Stated goal.
Pick every line with "attach" from the material below.

--- --- ---

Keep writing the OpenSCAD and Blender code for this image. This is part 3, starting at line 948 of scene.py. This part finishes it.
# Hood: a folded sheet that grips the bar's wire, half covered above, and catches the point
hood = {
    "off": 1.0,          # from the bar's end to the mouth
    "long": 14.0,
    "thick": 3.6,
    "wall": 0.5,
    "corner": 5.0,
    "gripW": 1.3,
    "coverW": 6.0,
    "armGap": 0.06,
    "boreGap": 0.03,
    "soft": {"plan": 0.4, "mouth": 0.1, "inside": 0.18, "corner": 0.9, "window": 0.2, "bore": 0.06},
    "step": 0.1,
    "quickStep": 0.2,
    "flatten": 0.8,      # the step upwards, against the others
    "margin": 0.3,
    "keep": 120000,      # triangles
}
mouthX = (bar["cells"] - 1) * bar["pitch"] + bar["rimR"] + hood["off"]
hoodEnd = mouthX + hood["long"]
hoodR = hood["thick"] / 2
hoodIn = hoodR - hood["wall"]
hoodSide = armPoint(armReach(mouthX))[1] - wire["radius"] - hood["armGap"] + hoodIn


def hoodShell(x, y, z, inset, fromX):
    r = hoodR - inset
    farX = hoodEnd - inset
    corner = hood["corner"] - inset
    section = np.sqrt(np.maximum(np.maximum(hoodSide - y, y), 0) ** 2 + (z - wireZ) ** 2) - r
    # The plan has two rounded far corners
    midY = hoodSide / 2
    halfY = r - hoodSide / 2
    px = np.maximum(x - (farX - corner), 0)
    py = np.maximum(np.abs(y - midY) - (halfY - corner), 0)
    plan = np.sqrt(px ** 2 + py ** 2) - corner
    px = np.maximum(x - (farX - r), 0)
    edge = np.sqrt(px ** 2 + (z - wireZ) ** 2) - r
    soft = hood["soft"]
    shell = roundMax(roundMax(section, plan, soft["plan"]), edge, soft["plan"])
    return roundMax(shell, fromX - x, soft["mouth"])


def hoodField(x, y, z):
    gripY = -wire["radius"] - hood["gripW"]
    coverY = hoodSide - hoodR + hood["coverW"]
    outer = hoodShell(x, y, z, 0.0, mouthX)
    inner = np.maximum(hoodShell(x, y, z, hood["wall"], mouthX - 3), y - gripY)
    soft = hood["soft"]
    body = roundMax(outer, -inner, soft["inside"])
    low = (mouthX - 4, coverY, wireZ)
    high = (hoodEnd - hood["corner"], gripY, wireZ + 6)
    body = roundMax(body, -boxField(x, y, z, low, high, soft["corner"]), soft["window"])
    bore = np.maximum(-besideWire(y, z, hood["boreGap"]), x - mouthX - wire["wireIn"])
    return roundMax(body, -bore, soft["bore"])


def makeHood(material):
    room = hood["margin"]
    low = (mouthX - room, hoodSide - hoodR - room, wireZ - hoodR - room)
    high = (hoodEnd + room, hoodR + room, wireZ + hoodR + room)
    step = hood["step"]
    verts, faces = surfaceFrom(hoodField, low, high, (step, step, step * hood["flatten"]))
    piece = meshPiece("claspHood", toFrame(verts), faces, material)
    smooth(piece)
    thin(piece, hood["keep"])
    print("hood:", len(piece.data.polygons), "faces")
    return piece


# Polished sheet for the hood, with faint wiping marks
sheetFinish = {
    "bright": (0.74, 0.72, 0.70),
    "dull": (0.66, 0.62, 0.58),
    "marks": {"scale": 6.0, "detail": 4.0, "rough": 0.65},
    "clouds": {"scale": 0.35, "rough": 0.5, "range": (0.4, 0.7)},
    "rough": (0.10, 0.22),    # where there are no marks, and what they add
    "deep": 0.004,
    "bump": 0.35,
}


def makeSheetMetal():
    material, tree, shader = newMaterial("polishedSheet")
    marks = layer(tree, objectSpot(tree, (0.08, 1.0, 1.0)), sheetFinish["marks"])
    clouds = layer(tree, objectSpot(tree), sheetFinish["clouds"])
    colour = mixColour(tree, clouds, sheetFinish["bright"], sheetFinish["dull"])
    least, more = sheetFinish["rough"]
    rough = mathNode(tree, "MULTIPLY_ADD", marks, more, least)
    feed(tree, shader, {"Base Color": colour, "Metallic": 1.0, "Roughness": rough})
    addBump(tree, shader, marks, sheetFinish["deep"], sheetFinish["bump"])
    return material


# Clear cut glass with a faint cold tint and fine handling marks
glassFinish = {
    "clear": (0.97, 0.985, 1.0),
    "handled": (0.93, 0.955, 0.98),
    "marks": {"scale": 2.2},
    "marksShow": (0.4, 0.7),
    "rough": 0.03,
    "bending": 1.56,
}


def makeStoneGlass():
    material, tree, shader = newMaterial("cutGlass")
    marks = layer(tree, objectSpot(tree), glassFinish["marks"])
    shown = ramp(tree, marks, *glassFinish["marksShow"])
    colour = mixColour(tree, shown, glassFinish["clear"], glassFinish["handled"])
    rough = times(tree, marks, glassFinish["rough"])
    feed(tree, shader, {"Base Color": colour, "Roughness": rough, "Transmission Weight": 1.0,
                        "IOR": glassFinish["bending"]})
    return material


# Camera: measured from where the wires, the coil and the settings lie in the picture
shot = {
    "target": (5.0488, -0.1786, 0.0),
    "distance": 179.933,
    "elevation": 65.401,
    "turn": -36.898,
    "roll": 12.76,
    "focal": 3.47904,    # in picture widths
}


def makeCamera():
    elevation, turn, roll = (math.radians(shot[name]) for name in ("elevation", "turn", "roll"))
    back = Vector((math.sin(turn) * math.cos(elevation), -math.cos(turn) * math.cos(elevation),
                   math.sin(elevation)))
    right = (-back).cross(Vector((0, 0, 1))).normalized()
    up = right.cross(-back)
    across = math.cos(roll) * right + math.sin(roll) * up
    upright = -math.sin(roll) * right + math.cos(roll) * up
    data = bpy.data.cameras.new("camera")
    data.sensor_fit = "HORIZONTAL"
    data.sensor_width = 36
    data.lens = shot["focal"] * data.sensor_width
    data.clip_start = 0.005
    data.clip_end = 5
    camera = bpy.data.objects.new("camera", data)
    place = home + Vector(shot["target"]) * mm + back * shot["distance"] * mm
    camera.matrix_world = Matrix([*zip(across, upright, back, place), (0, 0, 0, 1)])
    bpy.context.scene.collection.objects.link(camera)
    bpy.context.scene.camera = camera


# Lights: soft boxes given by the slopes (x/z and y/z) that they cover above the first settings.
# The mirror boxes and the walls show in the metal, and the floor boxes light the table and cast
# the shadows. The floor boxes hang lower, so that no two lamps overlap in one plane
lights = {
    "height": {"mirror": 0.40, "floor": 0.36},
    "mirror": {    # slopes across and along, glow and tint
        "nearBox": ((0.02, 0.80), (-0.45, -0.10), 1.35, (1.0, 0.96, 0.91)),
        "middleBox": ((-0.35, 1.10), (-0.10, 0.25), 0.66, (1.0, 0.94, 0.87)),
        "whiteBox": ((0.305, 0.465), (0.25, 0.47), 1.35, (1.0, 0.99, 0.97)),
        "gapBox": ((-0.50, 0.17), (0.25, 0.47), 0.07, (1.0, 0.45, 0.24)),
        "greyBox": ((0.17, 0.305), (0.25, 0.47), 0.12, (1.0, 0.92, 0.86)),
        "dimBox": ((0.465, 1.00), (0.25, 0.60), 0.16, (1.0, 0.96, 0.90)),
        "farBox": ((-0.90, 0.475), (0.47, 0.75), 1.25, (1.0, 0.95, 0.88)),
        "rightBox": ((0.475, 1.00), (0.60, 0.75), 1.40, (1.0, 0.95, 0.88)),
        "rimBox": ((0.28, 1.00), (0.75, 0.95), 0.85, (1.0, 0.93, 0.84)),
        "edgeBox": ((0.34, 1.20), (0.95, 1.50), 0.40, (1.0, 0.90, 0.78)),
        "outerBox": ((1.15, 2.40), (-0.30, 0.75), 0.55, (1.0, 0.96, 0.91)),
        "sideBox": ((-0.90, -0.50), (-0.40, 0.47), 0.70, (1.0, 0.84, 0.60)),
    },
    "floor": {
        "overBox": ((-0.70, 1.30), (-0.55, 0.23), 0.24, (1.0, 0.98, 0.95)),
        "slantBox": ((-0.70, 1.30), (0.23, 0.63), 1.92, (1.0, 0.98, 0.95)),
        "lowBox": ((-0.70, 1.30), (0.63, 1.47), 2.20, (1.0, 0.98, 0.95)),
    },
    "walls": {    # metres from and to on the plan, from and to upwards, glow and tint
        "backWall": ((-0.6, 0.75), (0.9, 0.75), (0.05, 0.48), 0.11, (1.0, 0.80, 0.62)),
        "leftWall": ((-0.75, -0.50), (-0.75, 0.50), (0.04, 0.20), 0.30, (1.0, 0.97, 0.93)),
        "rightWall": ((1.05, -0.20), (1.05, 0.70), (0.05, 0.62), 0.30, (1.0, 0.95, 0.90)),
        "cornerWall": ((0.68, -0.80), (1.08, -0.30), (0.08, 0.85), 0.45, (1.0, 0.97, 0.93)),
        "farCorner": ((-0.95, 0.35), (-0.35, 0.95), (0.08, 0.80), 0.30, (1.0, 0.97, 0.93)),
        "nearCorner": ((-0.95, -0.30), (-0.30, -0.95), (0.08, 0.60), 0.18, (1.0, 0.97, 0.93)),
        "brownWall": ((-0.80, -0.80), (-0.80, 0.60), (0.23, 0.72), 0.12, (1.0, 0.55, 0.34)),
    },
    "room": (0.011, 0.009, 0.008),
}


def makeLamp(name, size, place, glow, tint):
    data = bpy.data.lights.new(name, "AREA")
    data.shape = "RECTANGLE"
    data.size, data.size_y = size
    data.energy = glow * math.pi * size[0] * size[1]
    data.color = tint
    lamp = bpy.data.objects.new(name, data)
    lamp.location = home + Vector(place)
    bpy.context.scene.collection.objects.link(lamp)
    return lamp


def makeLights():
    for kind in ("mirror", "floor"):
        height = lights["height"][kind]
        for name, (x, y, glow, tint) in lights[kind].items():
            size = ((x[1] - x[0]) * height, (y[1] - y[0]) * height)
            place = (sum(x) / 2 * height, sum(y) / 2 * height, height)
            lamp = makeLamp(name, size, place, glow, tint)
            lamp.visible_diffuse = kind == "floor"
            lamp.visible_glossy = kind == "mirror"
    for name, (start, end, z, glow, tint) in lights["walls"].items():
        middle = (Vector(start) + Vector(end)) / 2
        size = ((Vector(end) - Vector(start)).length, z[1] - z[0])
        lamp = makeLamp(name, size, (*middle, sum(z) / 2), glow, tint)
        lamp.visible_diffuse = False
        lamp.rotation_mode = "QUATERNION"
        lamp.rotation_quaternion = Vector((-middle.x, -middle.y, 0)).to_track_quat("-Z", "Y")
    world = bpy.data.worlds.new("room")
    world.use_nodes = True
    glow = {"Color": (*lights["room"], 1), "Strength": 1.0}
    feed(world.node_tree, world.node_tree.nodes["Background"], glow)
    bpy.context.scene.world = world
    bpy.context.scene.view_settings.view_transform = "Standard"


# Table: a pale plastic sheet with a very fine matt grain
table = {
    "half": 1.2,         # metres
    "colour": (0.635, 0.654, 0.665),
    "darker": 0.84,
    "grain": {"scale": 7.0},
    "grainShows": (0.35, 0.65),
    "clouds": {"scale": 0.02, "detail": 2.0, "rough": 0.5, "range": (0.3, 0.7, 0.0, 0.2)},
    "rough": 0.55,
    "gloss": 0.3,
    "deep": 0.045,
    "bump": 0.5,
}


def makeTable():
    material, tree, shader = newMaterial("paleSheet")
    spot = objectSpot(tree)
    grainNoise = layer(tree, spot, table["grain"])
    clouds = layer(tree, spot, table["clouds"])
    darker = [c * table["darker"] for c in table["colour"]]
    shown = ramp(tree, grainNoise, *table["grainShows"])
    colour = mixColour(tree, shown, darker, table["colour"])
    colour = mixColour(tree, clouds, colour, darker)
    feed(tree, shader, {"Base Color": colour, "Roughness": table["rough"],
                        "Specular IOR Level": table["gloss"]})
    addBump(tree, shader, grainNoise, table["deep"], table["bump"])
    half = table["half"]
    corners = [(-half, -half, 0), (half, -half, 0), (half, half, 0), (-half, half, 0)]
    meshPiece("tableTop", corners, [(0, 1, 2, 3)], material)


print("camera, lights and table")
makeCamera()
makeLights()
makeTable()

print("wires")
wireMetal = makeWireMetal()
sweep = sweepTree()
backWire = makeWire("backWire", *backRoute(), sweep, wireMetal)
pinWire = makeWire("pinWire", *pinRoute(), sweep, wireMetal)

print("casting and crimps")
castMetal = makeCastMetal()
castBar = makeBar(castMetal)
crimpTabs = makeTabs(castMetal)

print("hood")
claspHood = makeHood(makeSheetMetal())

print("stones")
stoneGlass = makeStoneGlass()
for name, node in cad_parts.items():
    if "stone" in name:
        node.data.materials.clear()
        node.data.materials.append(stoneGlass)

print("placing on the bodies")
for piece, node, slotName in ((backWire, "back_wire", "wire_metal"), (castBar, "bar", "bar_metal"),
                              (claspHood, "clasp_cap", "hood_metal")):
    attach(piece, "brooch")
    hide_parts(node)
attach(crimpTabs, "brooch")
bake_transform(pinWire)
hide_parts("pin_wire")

--- --- ---

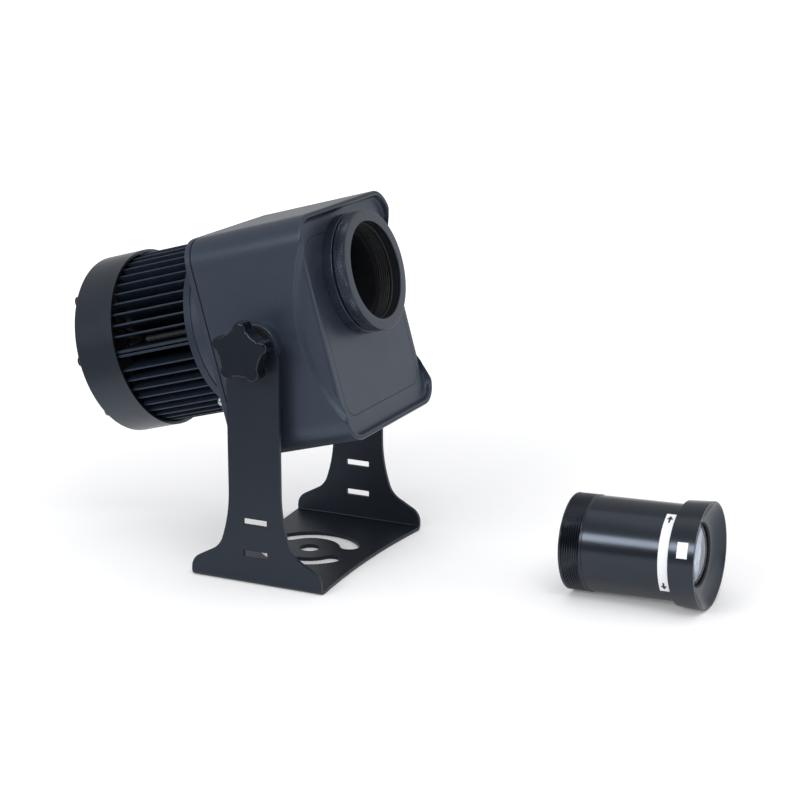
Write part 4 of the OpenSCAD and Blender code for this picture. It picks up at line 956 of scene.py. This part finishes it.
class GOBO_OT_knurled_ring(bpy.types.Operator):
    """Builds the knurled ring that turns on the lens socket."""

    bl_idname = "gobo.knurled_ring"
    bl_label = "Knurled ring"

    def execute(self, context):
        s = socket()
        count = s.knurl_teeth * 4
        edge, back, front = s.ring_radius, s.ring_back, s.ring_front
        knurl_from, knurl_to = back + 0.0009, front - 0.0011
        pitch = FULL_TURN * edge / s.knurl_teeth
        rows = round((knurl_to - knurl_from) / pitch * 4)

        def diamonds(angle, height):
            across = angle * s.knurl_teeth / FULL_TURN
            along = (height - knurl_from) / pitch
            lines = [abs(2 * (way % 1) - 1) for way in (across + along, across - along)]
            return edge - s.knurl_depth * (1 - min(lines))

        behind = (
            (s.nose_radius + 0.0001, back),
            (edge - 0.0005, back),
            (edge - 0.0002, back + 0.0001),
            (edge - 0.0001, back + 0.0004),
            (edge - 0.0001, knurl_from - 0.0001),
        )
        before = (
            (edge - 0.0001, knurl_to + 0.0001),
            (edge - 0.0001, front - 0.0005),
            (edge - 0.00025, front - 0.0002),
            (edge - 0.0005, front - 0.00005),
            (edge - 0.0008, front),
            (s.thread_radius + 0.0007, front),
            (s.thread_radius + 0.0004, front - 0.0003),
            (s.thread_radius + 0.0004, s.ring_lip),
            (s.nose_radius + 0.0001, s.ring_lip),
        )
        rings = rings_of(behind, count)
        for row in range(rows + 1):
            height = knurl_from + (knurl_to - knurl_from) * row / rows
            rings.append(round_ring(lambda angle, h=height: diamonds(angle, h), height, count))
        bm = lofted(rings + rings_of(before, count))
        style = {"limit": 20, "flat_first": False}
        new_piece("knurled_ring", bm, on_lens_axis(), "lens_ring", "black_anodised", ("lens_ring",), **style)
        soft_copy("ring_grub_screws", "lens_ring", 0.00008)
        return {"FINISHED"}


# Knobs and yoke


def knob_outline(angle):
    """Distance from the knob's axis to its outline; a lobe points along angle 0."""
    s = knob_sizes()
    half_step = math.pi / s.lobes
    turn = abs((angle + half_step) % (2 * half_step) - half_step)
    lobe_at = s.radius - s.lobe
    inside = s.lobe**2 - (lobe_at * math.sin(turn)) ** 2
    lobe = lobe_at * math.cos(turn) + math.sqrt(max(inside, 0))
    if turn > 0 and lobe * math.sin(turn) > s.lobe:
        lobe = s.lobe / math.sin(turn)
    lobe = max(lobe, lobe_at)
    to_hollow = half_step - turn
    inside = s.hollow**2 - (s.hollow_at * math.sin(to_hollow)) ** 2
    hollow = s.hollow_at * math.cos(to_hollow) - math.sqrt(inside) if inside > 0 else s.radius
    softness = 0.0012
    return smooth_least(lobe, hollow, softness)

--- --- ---

Output of the exercise.
    attach(piece, "brooch")
attach(crimpTabs, "brooch")